> [Material]:
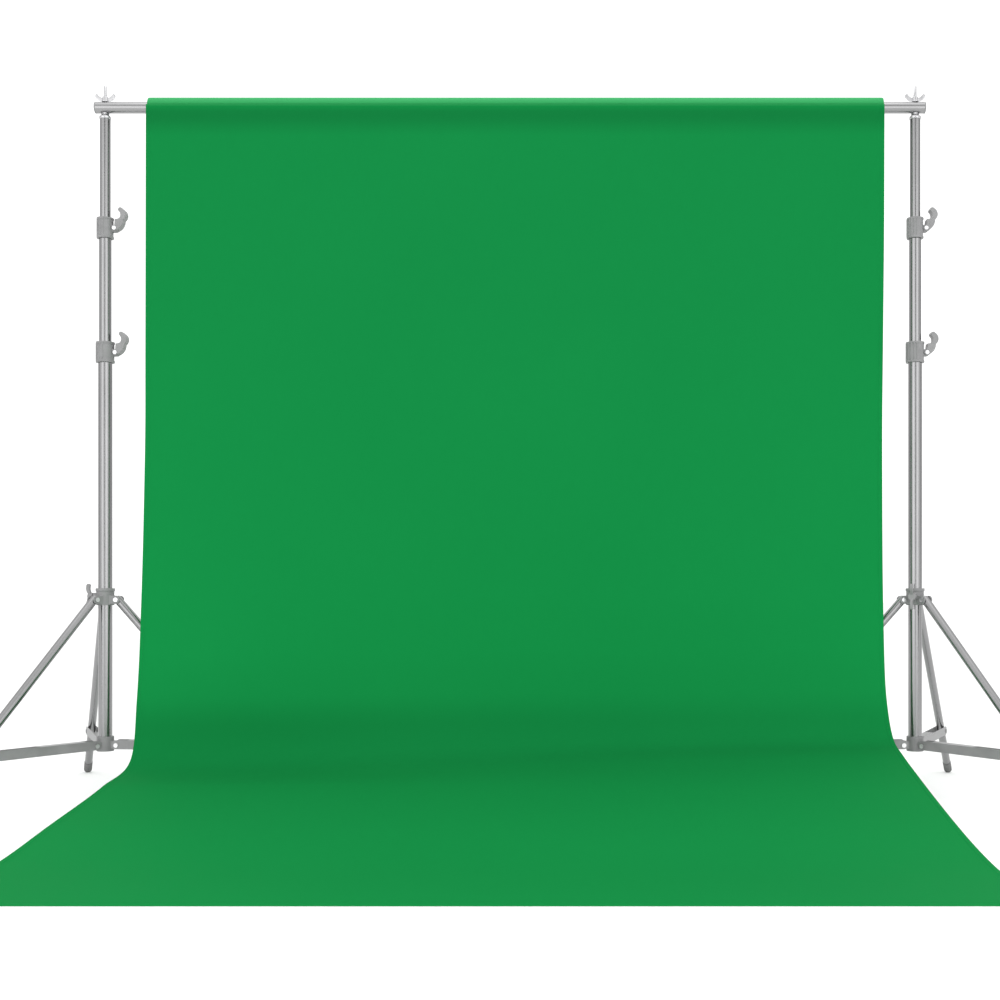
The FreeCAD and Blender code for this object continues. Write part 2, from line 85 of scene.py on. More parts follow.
class Nodes:
    """A material's node tree, with short ways to add and join nodes."""

    def __init__(self, name):
        self.material = bpy.data.materials.new(name)
        self.material.use_nodes = True
        self.tree = self.material.node_tree
        self.shader = self.tree.nodes["Principled BSDF"]

    def add(self, kind, settings=None, **inputs):
        node = self.tree.nodes.new("ShaderNode" + kind)
        for key, value in (settings or {}).items():
            setattr(node, key, value)
        for key, value in inputs.items():
            self.put(node, key.replace("_", " "), value)
        return node

    def put(self, node, key, value):
        socket = node.inputs[int(key)] if key.isdigit() else node.inputs[key]
        if isinstance(value, bpy.types.NodeSocket):
            self.tree.links.new(value, socket)
        else:
            socket.default_value = value

    def math(self, operation, first, second=0.0):
        node = self.add("Math", {"operation": operation})
        self.put(node, "0", first)
        self.put(node, "1", second)
        return node.outputs[0]

    def ramp(self, factor, stops):
        node = self.add("ValToRGB")
        self.tree.links.new(factor, node.inputs["Fac"])
        elements = node.color_ramp.elements
        while len(elements) < len(stops):
            elements.new(0.5)
        for element, (place, colour) in zip(elements, stops):
            element.position = place
            element.color = (*colour, 1.0)
        return node.outputs["Color"]

    def noise(self, scale, detail=2.0, stretch=(1, 1, 1), vector=None):
        if vector is None:
            vector = self.add("TexCoord").outputs["Object"]
        mapping = self.add("Mapping", Scale=stretch)
        self.tree.links.new(vector, mapping.inputs["Vector"])
        node = self.add("TexNoise", Scale=scale, Detail=detail)
        self.tree.links.new(mapping.outputs[0], node.inputs["Vector"])
        return node.outputs["Fac"]

    def bump(self, height, strength, distance):
        node = self.add("Bump", Strength=strength, Distance=distance)
        self.tree.links.new(height, node.inputs["Height"])
        self.tree.links.new(node.outputs[0], self.shader.inputs["Normal"])

    def set(self, **inputs):
        for key, value in inputs.items():
            self.put(self.shader, key.replace("_", " "), value)


def shade(colour, factor):
    return tuple(c * factor for c in colour)


def tube_metal(name, colour, roughness, along):
    """Drawn and anodised tube: fine streaks along its length and a slow drift in tone."""
    n = Nodes(name)
    stretch = [1.0, 1.0, 1.0]
    stretch["XYZ".index(along)] = 0.01
    streaks = n.noise(900, 3, tuple(stretch))
    drift = n.noise(6, 2)
    tone = n.math("ADD", n.math("MULTIPLY", streaks, 0.6), n.math("MULTIPLY", drift, 0.4))
    n.set(Base_Color=n.ramp(tone, [(0.3, shade(colour, 0.88)), (0.7, shade(colour, 1.08))]))
    rough = n.math("ADD", n.math("MULTIPLY", streaks, 0.14), roughness - 0.07)
    n.set(Roughness=rough, Metallic=1.0)
    n.bump(streaks, 0.06, 0.0004)
    return n.material


def coated_metal(name, colour, roughness):
    """Powder-coated steel: fine orange peel with small rubbed patches."""
    n = Nodes(name)
    peel = n.noise(900, 2)
    rubbed = n.noise(25, 4)
    n.set(Base_Color=n.ramp(rubbed, [(0.35, shade(colour, 0.92)), (0.7, shade(colour, 1.07))]))
    n.set(Roughness=n.math("ADD", n.math("MULTIPLY", rubbed, 0.2), roughness - 0.1), Metallic=0.25,
          Specular_IOR_Level=0.5)
    n.bump(peel, 0.2, 0.0002)
    return n.material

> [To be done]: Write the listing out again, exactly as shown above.

> [Task result]:
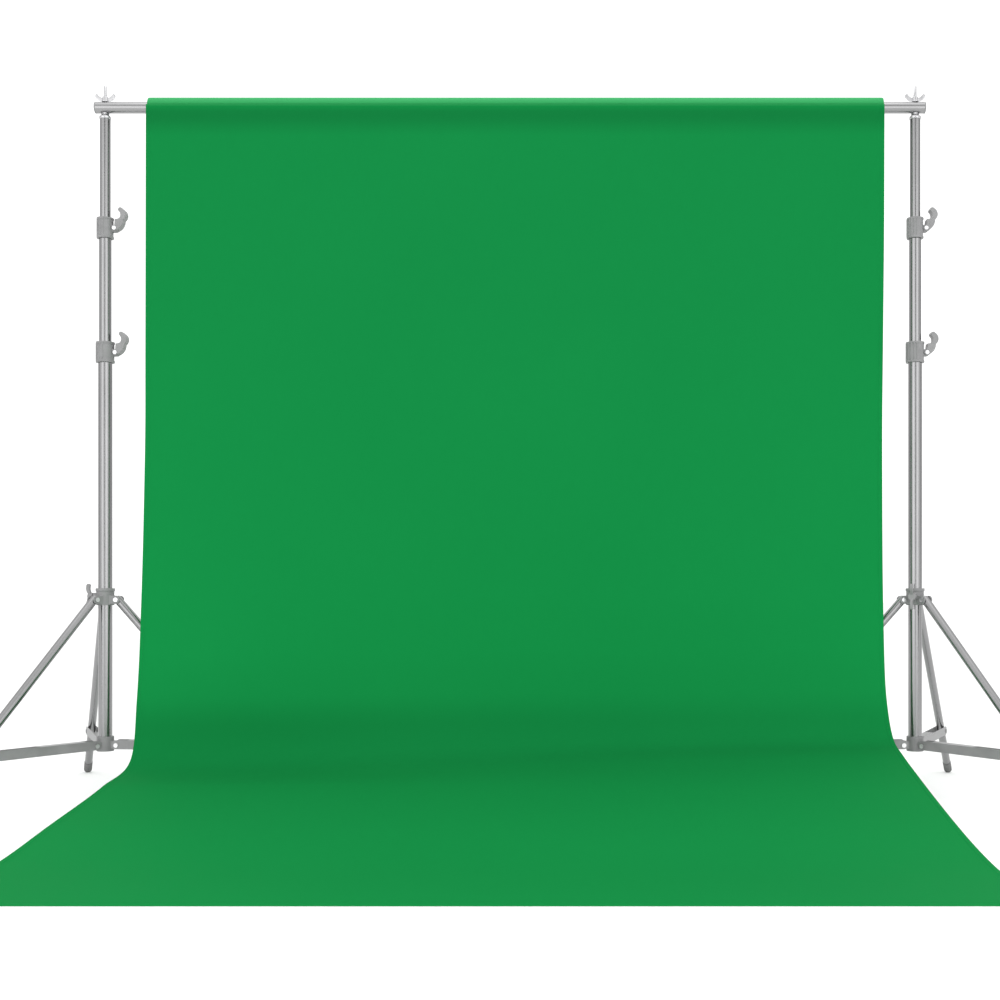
The FreeCAD and Blender code for this object continues. Write part 2, from line 85 of scene.py on. More parts follow.
class Nodes:
    """A material's node tree, with short ways to add and join nodes."""

    def __init__(self, name):
        self.material = bpy.data.materials.new(name)
        self.material.use_nodes = True
        self.tree = self.material.node_tree
        self.shader = self.tree.nodes["Principled BSDF"]

    def add(self, kind, settings=None, **inputs):
        node = self.tree.nodes.new("ShaderNode" + kind)
        for key, value in (settings or {}).items():
            setattr(node, key, value)
        for key, value in inputs.items():
            self.put(node, key.replace("_", " "), value)
        return node

    def put(self, node, key, value):
        socket = node.inputs[int(key)] if key.isdigit() else node.inputs[key]
        if isinstance(value, bpy.types.NodeSocket):
            self.tree.links.new(value, socket)
        else:
            socket.default_value = value

    def math(self, operation, first, second=0.0):
        node = self.add("Math", {"operation": operation})
        self.put(node, "0", first)
        self.put(node, "1", second)
        return node.outputs[0]

    def ramp(self, factor, stops):
        node = self.add("ValToRGB")
        self.tree.links.new(factor, node.inputs["Fac"])
        elements = node.color_ramp.elements
        while len(elements) < len(stops):
            elements.new(0.5)
        for element, (place, colour) in zip(elements, stops):
            element.position = place
            element.color = (*colour, 1.0)
        return node.outputs["Color"]

    def noise(self, scale, detail=2.0, stretch=(1, 1, 1), vector=None):
        if vector is None:
            vector = self.add("TexCoord").outputs["Object"]
        mapping = self.add("Mapping", Scale=stretch)
        self.tree.links.new(vector, mapping.inputs["Vector"])
        node = self.add("TexNoise", Scale=scale, Detail=detail)
        self.tree.links.new(mapping.outputs[0], node.inputs["Vector"])
        return node.outputs["Fac"]

    def bump(self, height, strength, distance):
        node = self.add("Bump", Strength=strength, Distance=distance)
        self.tree.links.new(height, node.inputs["Height"])
        self.tree.links.new(node.outputs[0], self.shader.inputs["Normal"])

    def set(self, **inputs):
        for key, value in inputs.items():
            self.put(self.shader, key.replace("_", " "), value)


def shade(colour, factor):
    return tuple(c * factor for c in colour)


def tube_metal(name, colour, roughness, along):
    """Drawn and anodised tube: fine streaks along its length and a slow drift in tone."""
    n = Nodes(name)
    stretch = [1.0, 1.0, 1.0]
    stretch["XYZ".index(along)] = 0.01
    streaks = n.noise(900, 3, tuple(stretch))
    drift = n.noise(6, 2)
    tone = n.math("ADD", n.math("MULTIPLY", streaks, 0.6), n.math("MULTIPLY", drift, 0.4))
    n.set(Base_Color=n.ramp(tone, [(0.3, shade(colour, 0.88)), (0.7, shade(colour, 1.08))]))
    rough = n.math("ADD", n.math("MULTIPLY", streaks, 0.14), roughness - 0.07)
    n.set(Roughness=rough, Metallic=1.0)
    n.bump(streaks, 0.06, 0.0004)
    return n.material


def coated_metal(name, colour, roughness):
    """Powder-coated steel: fine orange peel with small rubbed patches."""
    n = Nodes(name)
    peel = n.noise(900, 2)
    rubbed = n.noise(25, 4)
    n.set(Base_Color=n.ramp(rubbed, [(0.35, shade(colour, 0.92)), (0.7, shade(colour, 1.07))]))
    n.set(Roughness=n.math("ADD", n.math("MULTIPLY", rubbed, 0.2), roughness - 0.1), Metallic=0.25,
          Specular_IOR_Level=0.5)
    n.bump(peel, 0.2, 0.0002)
    return n.material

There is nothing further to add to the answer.